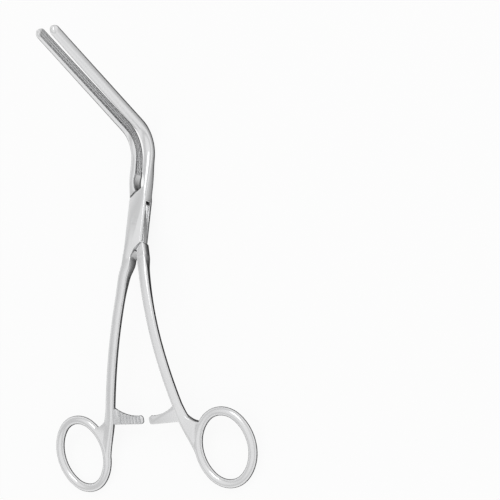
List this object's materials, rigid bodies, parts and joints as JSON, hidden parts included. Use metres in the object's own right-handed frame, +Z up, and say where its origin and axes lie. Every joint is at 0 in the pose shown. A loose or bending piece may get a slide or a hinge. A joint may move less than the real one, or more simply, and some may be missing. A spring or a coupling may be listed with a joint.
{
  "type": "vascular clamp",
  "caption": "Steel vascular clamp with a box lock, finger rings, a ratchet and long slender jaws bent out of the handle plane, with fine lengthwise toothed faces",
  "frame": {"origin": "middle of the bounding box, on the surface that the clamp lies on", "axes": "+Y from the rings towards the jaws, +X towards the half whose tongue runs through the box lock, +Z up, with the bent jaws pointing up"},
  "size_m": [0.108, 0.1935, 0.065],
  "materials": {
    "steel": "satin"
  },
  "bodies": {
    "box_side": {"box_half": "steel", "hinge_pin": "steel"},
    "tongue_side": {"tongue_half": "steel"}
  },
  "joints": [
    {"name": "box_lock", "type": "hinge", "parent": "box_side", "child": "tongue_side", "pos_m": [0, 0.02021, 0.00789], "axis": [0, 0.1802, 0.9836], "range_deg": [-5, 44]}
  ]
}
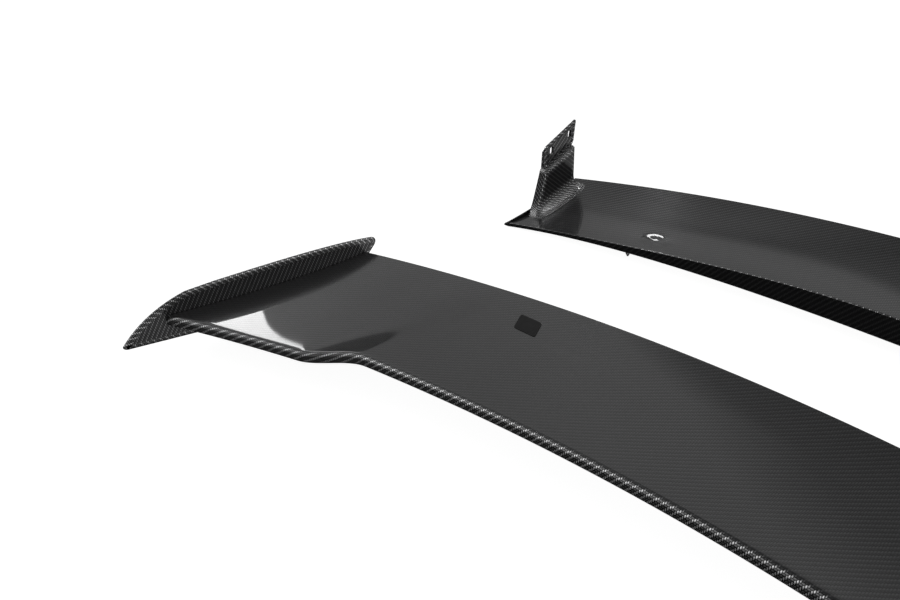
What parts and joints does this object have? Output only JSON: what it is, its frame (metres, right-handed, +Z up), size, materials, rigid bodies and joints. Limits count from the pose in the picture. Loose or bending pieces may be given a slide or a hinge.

> YOUR OBJECTIVE
Give only the count of lines in which the string "rigid" appears.

> SOLUTION TO THIS EXERCISE
2